Coils and the Electromagnet Used in the Joule Balance at the NIM
Zhonghua Zhang, Zhengkun Li, Bing Han, Yunfeng Lu, Shisong Li, Jinxin, Xu, Gang Wang

TL;DR
This paper discusses the design and analysis of coils and electromagnets used in the NIM's joule balance, focusing on reducing coil heating and addressing nonlinear magnetic properties for improved kilogram redefinition methods.
Contribution
It introduces a new coil system using ferromagnetic material and a flux linkage measurement method to mitigate heating and nonlinear effects in the joule balance.
Findings
Reduced coil heating with ferromagnetic core design
Effective flux linkage measurement to replace mutual inductance
Analysis of systematic effects in the magnet system
Abstract
In the joule balance developed at National Institute of Metrology (NIM), the dynamic phase of a watt balance is replaced by the mutual inductance measurement in an attempt to provide an alternative method for the kg redefinition.
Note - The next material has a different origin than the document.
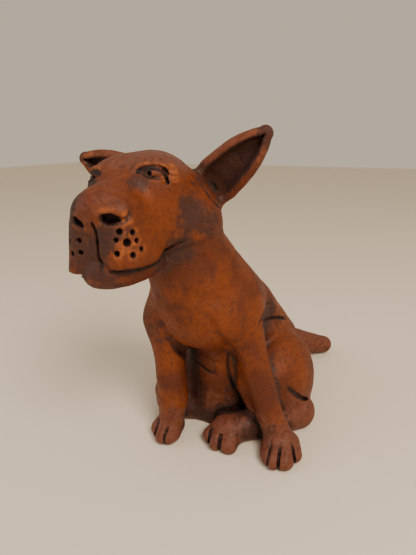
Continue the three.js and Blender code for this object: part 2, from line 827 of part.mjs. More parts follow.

But for this method a rather large current in the exciting coil, is needed to offer the necessary magnetic field in the force weighing phase, and the coil heating becomes an important uncertainty source. To reduce coil heating, a new coil system, in which a ferromagnetic material is used to increase the magnetic field was designed recently. But adopting the ferromagnetic material brings the difficulty from the nonlinear characteristic of material. This problem can be removed by measuring the magnetic flux linkage difference of the suspended coil at two vertical positions directly to replace the mutual inductance parameter. Some systematic effects of this magnet…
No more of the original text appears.